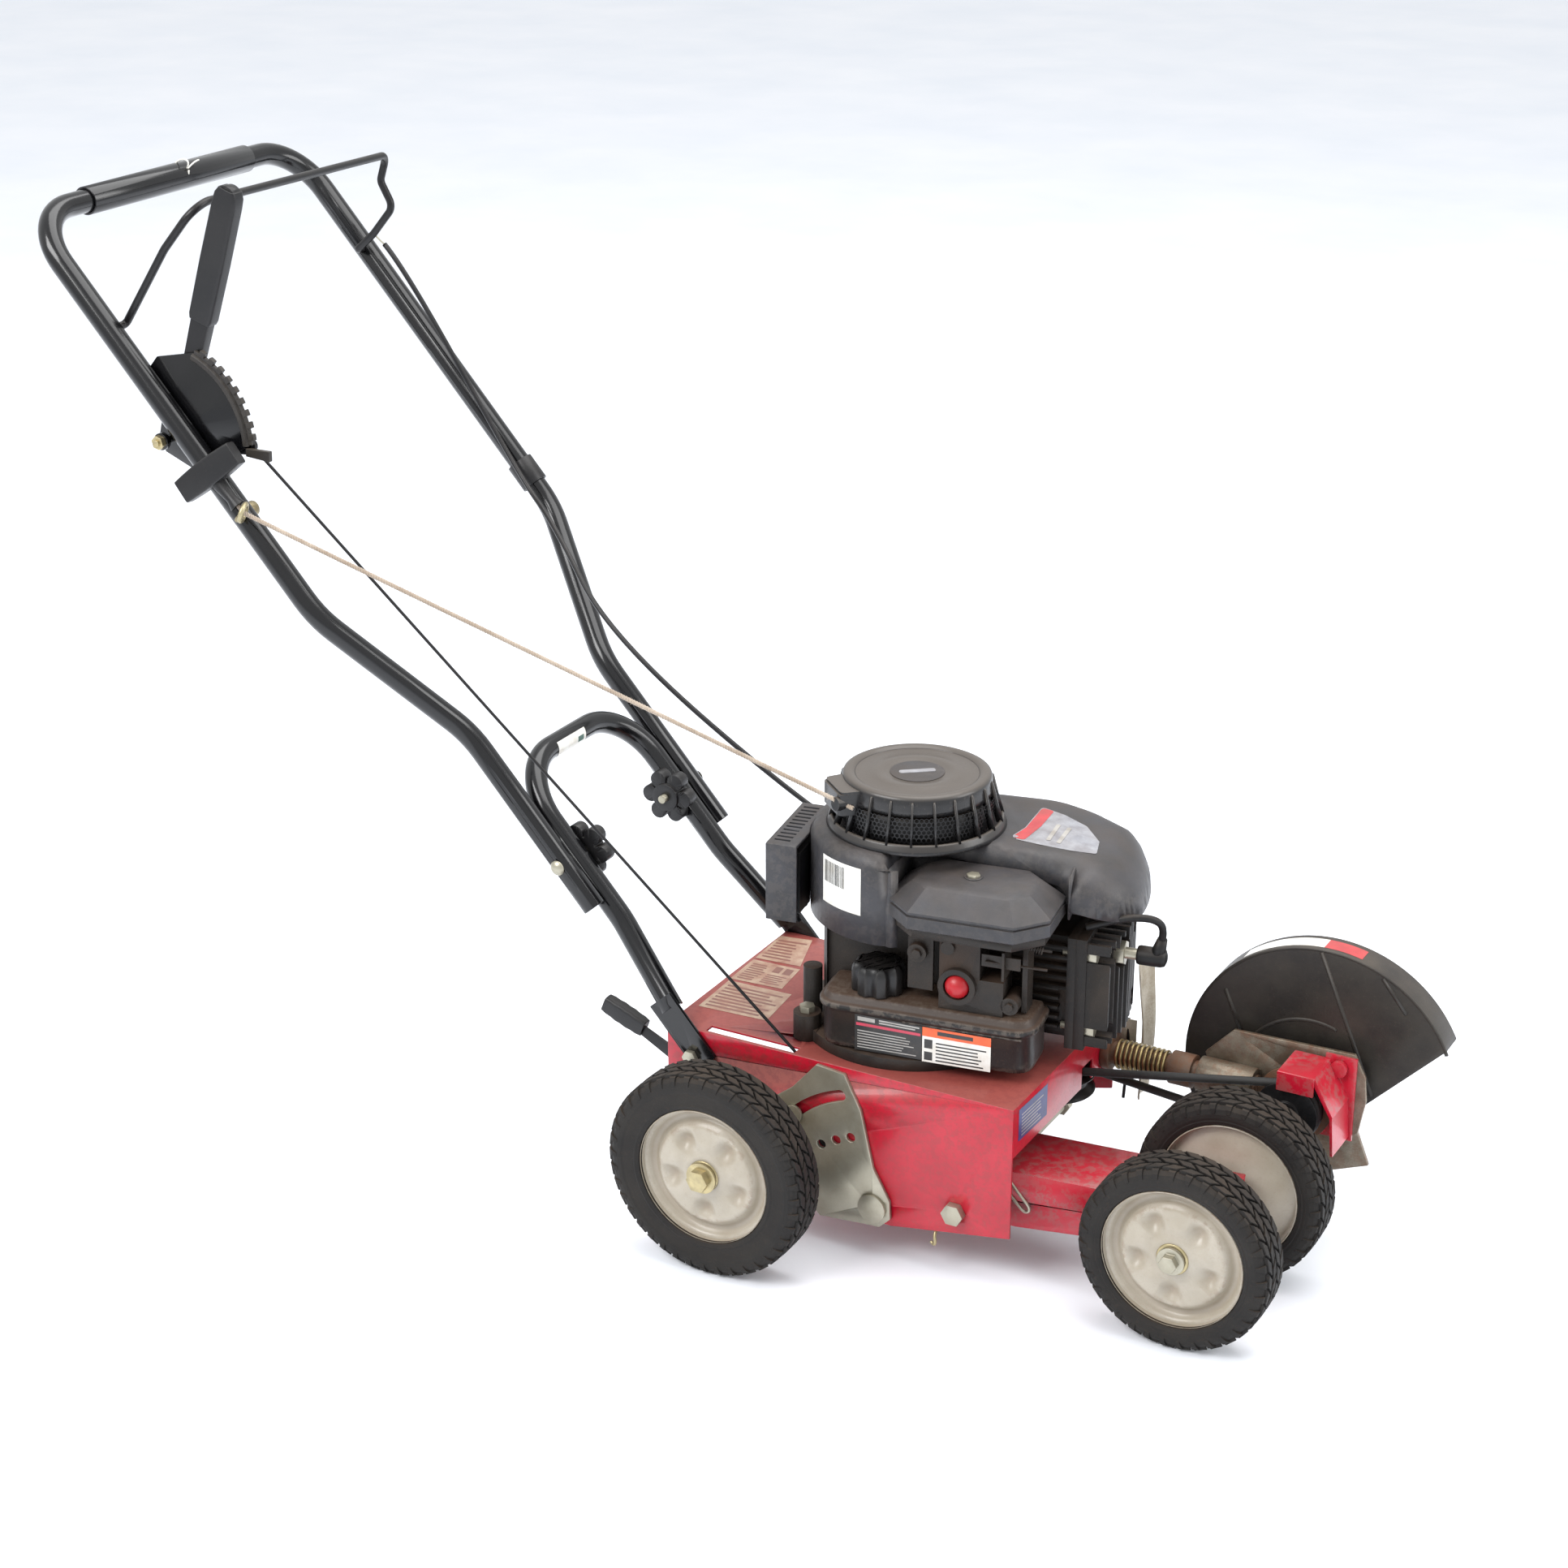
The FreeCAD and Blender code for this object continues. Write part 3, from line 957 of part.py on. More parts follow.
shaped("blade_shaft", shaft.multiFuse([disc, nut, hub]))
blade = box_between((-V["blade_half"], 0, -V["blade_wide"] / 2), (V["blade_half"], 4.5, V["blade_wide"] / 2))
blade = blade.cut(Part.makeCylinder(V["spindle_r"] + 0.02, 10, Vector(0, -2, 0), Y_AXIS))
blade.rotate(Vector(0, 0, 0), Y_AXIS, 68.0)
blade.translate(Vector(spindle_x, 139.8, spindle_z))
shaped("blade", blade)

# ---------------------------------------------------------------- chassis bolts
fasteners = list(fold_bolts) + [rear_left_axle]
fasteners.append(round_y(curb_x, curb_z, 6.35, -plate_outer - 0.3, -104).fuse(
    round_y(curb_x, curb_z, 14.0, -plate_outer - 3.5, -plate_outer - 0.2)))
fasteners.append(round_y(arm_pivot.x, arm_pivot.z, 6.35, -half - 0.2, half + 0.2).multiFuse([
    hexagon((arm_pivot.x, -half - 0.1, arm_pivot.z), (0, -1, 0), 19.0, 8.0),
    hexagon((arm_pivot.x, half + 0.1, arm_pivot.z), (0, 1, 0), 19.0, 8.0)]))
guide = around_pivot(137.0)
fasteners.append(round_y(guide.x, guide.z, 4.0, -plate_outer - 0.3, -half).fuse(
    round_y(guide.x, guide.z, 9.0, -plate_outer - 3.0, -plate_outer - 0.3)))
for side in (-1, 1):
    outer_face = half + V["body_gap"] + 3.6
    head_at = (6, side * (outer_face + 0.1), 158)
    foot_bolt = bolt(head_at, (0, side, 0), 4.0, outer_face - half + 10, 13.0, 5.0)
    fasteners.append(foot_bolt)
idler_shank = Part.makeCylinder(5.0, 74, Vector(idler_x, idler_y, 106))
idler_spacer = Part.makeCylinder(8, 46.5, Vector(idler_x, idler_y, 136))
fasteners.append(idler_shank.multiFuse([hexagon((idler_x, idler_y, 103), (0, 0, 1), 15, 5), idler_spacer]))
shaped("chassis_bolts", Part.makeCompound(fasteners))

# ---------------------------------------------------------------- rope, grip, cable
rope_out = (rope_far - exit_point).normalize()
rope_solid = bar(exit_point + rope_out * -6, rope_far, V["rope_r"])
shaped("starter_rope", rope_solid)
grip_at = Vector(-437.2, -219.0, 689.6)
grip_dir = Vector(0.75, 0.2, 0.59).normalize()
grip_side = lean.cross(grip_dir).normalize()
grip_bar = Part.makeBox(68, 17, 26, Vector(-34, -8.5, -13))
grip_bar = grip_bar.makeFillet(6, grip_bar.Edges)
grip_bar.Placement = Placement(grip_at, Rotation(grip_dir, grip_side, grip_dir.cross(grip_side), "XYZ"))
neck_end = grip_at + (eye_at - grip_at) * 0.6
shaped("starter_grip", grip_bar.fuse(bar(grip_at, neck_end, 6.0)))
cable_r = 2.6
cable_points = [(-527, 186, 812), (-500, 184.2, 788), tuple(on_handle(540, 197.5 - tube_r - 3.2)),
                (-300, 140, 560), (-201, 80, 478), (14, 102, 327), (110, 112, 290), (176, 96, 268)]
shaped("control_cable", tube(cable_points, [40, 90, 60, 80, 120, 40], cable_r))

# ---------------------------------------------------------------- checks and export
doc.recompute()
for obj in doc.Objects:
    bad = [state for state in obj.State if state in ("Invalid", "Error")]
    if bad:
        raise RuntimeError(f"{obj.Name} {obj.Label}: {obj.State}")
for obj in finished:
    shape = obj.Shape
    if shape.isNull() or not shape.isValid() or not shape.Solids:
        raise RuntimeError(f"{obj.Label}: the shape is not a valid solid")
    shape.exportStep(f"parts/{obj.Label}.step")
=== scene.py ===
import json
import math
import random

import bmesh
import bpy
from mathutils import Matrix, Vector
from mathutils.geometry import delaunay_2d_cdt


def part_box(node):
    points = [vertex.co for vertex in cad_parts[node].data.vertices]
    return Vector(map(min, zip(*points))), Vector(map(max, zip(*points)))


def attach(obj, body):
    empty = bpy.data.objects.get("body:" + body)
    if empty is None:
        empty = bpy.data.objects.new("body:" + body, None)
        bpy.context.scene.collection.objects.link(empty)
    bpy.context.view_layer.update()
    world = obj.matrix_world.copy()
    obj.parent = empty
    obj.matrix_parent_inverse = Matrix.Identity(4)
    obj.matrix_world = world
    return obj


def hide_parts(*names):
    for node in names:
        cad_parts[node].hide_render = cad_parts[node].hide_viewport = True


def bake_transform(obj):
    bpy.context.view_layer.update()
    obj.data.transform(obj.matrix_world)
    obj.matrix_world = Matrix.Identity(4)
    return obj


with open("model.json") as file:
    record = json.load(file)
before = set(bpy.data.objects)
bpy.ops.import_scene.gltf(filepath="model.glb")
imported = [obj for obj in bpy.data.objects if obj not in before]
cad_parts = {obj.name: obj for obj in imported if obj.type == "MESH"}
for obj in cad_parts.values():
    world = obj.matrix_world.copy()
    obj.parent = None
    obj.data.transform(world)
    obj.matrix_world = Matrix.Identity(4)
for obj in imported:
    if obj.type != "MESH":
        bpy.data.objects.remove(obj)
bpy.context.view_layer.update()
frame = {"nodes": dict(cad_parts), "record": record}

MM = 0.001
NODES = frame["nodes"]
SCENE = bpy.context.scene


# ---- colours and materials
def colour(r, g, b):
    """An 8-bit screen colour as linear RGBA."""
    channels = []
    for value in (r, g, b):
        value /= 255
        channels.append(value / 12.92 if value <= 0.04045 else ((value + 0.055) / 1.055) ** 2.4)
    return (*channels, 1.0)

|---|

**Exercise description:** Quote the lines of the listing above that run from the line with "obj.parent = None" through its last line, both included, and nothing else.

**Response below:**
    obj.parent = None
    obj.data.transform(world)
    obj.matrix_world = Matrix.Identity(4)
for obj in imported:
    if obj.type != "MESH":
        bpy.data.objects.remove(obj)
bpy.context.view_layer.update()
frame = {"nodes": dict(cad_parts), "record": record}

MM = 0.001
NODES = frame["nodes"]
SCENE = bpy.context.scene


# ---- colours and materials
def colour(r, g, b):
    """An 8-bit screen colour as linear RGBA."""
    channels = []
    for value in (r, g, b):
        value /= 255
        channels.append(value / 12.92 if value <= 0.04045 else ((value + 0.055) / 1.055) ** 2.4)
    return (*channels, 1.0)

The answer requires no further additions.